When you do get to control the action on screen, it typically comes in the form of QTEs. These have been greatly improved since Heavy Rain, feeling much faster and more natural. Combat is also intriguing, requiring players to move the thumbstick in the direction of an oncoming attack in order to block or dodge. Attacking works much in the same way, requiring you to move in the direction of Jodie’s strikes. Sadly, it’s often hard to tell where an attack is coming from, resulting in Jodie taking unnecessary damage. But don’t worry, failing a combat sequence is completely inconsequential. Nothing bad can happen to Jodie unless the script calls for it.

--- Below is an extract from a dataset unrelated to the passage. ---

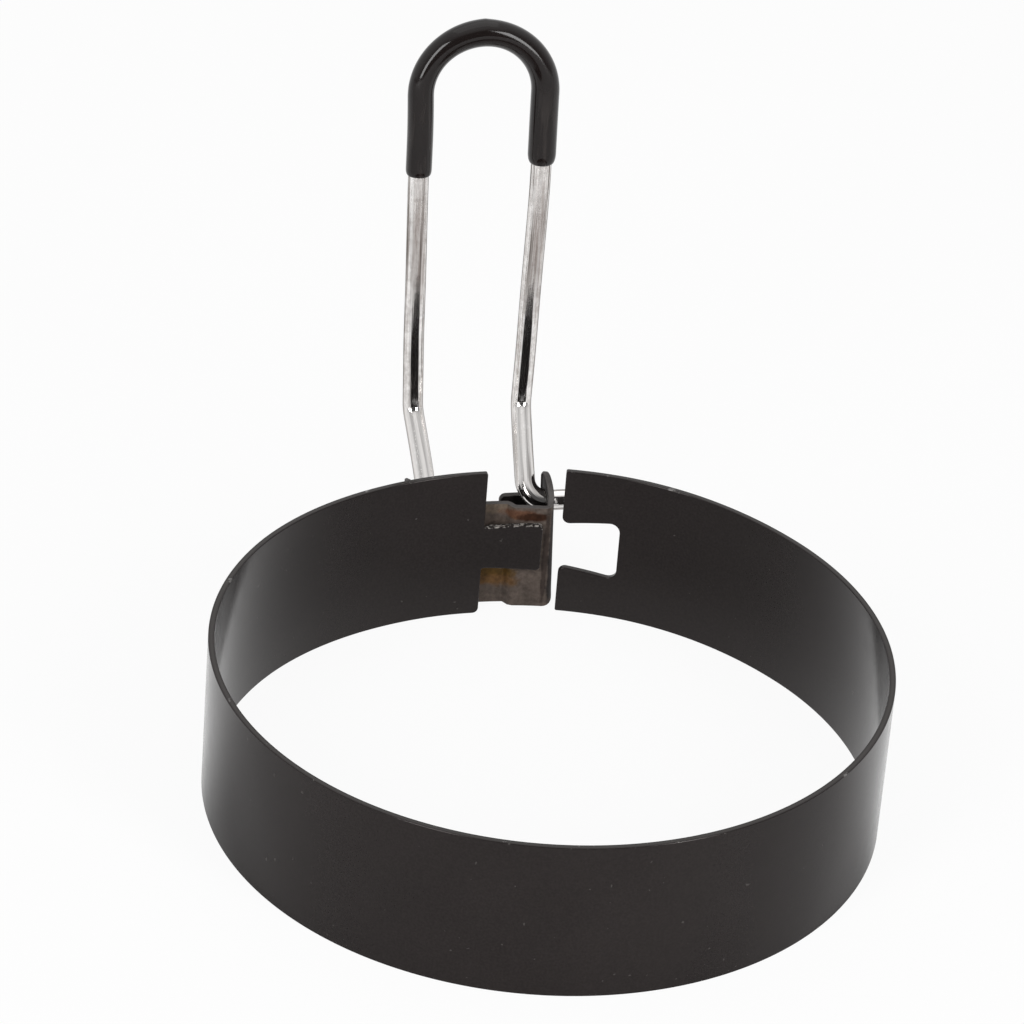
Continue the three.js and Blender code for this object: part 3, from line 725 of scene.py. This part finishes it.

Honestly, I could have overlooked the flaws in the gameplay if the story in Beyond Two Souls remained consistently deep and interesting throughout. But it doesn’t. When the game is hitting all the right notes, Beyond Two Souls is wonderfully imperfect and will leave you mesmerized by its quality animation, beautiful soundtrack, and unique twist on the coming-of-age drama. But at times it’s a manic mess of random tonal shifts, combined with sinfully passive gameplay. This is a really hard game to wrap your mind around, and not just because the story is so damn convoluted.
In the end, I’m glad I played it; when it works, it works so well. I just wish the Quantic Dream was brave enough to keep the entire story of Jodie’s life grounded and quiet – those were the only scenes that really moved me.
Beyond Two Souls is rated M (Mature) by the ESRB for Blood, Intense Violence, Sexual Content, Strong Language, Use of Drugs and Alcohol.